Problem description
Everything in the listing below from the line containing "Turn this picture" through the line containing "well_depth = 3.5; // [1:0.1:4.5]" should be repeated exactly; leave out every other line.

==== Records for processing ====

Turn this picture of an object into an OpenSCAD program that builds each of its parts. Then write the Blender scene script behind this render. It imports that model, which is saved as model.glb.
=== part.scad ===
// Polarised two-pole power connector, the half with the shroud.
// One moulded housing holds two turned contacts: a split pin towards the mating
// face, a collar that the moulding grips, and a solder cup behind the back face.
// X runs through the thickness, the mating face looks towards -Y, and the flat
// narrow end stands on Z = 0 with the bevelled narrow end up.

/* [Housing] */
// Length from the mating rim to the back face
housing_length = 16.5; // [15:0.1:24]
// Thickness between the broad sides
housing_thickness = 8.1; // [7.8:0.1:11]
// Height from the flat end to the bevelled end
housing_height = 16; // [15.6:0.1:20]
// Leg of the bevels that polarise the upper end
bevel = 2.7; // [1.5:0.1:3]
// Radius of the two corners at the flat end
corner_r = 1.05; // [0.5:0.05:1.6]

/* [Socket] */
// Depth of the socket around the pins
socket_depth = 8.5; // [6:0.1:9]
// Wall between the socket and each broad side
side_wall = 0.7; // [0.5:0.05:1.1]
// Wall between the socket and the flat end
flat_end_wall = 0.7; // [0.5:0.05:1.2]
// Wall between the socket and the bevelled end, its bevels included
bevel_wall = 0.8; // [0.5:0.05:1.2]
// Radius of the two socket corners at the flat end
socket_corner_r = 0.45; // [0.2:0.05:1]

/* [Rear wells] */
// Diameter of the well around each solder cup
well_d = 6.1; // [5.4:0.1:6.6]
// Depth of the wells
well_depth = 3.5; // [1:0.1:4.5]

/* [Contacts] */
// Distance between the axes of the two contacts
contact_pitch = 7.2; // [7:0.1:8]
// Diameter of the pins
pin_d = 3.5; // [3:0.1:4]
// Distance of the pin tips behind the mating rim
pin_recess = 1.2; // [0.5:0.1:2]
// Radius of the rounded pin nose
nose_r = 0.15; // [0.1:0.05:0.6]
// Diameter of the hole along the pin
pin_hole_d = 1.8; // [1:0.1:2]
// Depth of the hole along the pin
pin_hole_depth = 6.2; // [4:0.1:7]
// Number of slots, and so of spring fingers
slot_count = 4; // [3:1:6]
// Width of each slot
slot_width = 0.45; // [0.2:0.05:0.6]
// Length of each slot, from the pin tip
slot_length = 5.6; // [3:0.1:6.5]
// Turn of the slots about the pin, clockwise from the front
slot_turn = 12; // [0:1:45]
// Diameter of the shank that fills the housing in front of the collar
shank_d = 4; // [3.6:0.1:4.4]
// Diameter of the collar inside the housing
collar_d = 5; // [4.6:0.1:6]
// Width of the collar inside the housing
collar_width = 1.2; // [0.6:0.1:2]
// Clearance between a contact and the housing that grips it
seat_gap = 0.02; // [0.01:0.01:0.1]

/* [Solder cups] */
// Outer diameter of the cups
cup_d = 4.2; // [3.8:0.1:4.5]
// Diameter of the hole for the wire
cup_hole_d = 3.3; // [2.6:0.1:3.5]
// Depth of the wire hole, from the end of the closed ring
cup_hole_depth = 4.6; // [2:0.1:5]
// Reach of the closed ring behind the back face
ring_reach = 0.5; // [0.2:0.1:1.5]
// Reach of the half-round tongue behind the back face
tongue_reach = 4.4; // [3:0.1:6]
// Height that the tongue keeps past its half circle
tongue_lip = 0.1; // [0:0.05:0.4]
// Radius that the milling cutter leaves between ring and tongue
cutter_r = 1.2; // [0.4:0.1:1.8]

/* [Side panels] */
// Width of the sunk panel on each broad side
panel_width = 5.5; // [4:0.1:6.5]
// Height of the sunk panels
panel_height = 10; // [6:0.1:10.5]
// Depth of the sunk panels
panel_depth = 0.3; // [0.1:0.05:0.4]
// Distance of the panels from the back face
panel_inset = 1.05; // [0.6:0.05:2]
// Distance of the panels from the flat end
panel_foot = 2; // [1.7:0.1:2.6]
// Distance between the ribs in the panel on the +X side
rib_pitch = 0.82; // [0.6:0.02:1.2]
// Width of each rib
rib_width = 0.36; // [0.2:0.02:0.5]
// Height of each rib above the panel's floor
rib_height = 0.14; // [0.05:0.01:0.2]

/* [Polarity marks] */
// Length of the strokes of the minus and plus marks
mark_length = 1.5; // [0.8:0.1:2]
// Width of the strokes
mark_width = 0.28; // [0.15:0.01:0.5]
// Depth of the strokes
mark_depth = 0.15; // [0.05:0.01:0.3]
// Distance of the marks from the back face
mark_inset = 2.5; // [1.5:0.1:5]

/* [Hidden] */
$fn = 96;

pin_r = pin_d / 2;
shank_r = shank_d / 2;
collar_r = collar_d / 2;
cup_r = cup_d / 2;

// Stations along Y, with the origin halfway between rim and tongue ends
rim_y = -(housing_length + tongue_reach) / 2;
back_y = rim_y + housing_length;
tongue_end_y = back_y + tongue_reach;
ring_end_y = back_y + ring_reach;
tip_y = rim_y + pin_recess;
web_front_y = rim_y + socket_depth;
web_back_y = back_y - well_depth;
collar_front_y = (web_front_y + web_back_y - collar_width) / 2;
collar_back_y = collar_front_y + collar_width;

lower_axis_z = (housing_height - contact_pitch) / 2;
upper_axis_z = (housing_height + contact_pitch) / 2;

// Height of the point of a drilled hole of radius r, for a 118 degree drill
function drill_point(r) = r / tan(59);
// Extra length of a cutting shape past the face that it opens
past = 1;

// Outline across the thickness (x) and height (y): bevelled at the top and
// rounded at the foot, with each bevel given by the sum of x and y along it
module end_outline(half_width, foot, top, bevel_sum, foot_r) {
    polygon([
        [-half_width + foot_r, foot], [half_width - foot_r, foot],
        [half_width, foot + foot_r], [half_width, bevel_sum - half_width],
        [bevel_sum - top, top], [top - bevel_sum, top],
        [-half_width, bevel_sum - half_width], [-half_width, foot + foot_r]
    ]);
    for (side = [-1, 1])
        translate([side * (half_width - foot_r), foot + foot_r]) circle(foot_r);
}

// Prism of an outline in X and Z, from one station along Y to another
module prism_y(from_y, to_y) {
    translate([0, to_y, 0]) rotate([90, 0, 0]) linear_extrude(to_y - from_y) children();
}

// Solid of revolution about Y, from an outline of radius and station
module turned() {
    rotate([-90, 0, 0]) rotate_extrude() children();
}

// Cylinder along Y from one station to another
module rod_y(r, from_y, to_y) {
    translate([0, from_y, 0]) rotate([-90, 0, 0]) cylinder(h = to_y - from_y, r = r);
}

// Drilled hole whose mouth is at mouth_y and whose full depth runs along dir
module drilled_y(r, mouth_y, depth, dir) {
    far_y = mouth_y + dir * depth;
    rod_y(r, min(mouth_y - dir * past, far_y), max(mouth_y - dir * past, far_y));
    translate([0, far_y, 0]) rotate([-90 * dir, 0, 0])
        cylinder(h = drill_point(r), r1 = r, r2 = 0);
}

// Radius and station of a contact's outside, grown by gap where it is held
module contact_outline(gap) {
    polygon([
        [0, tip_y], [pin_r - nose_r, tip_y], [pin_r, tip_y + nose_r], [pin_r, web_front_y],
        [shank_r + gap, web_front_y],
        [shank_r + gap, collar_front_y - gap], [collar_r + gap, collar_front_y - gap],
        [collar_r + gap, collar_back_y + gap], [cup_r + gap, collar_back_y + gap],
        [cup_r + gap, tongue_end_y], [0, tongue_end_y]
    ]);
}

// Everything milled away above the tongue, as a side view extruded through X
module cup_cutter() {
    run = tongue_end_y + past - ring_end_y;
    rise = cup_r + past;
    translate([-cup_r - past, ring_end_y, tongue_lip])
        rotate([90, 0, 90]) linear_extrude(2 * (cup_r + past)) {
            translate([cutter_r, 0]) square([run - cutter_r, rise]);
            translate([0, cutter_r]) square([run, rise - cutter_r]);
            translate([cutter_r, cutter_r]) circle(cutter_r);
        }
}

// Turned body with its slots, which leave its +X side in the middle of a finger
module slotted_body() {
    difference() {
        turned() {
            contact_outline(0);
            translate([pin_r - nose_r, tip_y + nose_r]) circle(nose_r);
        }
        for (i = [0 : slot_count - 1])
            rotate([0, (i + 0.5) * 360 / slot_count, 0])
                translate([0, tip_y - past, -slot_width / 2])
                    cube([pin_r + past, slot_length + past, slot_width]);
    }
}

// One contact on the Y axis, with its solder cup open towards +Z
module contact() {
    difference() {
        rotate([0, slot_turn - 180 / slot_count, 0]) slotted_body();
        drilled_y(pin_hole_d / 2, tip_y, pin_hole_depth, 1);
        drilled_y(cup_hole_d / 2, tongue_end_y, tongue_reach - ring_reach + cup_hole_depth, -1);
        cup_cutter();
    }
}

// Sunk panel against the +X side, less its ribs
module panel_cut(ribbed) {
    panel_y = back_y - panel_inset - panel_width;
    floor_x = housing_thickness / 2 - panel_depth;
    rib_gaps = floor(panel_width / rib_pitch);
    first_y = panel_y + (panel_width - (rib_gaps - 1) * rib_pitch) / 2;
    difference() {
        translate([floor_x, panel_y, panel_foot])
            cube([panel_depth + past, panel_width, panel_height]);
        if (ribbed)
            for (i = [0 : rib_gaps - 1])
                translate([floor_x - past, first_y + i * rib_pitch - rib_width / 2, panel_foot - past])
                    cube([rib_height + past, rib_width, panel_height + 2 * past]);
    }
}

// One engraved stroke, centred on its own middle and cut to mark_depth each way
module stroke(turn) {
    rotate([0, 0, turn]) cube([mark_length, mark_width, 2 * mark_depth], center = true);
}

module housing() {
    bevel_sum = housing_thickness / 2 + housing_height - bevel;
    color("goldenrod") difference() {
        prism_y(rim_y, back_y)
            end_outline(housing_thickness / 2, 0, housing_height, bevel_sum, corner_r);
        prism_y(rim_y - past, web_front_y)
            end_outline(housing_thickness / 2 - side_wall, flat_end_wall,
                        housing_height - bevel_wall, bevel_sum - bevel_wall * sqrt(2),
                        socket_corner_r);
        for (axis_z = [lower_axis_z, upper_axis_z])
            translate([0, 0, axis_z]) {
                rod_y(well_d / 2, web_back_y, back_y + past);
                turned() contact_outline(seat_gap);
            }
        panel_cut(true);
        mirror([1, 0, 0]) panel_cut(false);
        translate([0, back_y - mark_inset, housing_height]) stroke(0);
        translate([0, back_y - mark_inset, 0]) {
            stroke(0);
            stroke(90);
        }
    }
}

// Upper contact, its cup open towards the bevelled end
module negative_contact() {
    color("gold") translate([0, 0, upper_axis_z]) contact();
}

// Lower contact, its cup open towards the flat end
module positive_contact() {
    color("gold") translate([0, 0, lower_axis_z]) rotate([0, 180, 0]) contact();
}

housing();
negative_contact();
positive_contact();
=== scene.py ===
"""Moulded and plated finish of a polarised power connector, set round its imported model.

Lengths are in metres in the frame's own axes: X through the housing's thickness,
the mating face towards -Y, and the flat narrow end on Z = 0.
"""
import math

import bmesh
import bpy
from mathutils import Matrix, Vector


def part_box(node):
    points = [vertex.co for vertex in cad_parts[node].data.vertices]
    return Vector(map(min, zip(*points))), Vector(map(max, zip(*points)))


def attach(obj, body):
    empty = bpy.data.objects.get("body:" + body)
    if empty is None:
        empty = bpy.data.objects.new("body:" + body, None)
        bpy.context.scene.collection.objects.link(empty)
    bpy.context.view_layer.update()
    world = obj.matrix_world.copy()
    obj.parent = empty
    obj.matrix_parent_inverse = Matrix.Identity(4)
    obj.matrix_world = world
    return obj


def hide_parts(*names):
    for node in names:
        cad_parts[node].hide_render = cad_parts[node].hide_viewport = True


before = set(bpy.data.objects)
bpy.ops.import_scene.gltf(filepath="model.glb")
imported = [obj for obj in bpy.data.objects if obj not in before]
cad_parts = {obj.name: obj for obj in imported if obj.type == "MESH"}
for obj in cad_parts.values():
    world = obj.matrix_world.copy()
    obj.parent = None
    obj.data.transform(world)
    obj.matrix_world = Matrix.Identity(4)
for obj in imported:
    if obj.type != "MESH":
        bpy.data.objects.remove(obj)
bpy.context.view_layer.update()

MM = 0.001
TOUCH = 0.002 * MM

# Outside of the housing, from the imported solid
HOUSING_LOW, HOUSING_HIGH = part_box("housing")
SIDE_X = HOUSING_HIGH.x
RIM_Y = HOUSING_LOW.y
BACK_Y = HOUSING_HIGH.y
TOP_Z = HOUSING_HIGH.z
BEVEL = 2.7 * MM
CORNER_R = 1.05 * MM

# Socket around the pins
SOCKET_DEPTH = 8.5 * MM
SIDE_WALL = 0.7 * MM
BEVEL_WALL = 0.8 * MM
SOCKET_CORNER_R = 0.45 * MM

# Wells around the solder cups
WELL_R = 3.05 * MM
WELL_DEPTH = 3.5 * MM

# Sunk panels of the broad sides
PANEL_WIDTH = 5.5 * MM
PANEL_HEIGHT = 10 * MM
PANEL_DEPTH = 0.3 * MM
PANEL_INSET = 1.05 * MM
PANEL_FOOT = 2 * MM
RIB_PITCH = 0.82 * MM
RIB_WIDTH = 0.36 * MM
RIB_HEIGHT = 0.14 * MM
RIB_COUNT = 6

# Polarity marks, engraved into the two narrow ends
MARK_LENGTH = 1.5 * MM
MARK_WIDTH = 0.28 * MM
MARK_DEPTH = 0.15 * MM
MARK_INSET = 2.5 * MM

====
==== Records for processing ====

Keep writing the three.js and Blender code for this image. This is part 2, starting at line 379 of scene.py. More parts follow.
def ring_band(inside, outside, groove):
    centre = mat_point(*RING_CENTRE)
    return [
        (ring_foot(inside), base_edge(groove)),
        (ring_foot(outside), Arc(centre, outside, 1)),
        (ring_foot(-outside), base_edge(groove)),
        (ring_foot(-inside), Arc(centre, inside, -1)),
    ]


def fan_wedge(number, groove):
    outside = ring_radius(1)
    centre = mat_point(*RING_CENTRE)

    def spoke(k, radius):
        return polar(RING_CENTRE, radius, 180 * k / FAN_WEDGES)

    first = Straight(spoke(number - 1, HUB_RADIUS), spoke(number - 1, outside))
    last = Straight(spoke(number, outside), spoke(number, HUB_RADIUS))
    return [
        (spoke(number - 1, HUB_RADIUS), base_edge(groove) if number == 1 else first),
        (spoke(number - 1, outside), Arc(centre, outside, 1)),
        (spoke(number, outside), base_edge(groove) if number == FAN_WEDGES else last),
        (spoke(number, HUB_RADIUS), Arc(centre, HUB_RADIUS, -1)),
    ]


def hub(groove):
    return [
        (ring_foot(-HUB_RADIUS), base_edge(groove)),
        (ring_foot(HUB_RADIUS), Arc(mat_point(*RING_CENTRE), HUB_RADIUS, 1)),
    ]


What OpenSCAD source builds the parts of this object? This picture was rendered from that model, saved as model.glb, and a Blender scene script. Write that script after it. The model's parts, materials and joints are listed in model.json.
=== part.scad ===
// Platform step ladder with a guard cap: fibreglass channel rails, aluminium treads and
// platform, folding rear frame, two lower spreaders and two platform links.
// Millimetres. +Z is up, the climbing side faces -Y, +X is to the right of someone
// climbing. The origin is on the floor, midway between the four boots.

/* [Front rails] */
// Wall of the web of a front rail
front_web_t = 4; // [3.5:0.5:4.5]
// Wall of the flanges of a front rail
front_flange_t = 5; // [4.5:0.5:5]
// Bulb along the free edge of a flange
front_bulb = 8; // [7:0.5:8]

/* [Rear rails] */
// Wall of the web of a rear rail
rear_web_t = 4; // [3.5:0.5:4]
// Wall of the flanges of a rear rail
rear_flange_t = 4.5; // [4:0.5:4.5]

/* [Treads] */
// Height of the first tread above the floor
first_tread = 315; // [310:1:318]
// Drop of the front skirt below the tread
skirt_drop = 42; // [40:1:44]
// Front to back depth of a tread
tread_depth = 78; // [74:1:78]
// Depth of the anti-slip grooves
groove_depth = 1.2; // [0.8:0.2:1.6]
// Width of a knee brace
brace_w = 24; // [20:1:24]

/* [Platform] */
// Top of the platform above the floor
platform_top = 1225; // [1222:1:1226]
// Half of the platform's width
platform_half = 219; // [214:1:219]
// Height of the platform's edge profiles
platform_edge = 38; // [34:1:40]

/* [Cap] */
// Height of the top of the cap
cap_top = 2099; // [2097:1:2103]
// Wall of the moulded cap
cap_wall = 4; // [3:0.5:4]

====

Solution for this task
Turn this picture of an object into an OpenSCAD program that builds each of its parts. Then write the Blender scene script behind this render. It imports that model, which is saved as model.glb.
=== part.scad ===
// Polarised two-pole power connector, the half with the shroud.
// One moulded housing holds two turned contacts: a split pin towards the mating
// face, a collar that the moulding grips, and a solder cup behind the back face.
// X runs through the thickness, the mating face looks towards -Y, and the flat
// narrow end stands on Z = 0 with the bevelled narrow end up.

/* [Housing] */
// Length from the mating rim to the back face
housing_length = 16.5; // [15:0.1:24]
// Thickness between the broad sides
housing_thickness = 8.1; // [7.8:0.1:11]
// Height from the flat end to the bevelled end
housing_height = 16; // [15.6:0.1:20]
// Leg of the bevels that polarise the upper end
bevel = 2.7; // [1.5:0.1:3]
// Radius of the two corners at the flat end
corner_r = 1.05; // [0.5:0.05:1.6]

/* [Socket] */
// Depth of the socket around the pins
socket_depth = 8.5; // [6:0.1:9]
// Wall between the socket and each broad side
side_wall = 0.7; // [0.5:0.05:1.1]
// Wall between the socket and the flat end
flat_end_wall = 0.7; // [0.5:0.05:1.2]
// Wall between the socket and the bevelled end, its bevels included
bevel_wall = 0.8; // [0.5:0.05:1.2]
// Radius of the two socket corners at the flat end
socket_corner_r = 0.45; // [0.2:0.05:1]

/* [Rear wells] */
// Diameter of the well around each solder cup
well_d = 6.1; // [5.4:0.1:6.6]
// Depth of the wells
well_depth = 3.5; // [1:0.1:4.5]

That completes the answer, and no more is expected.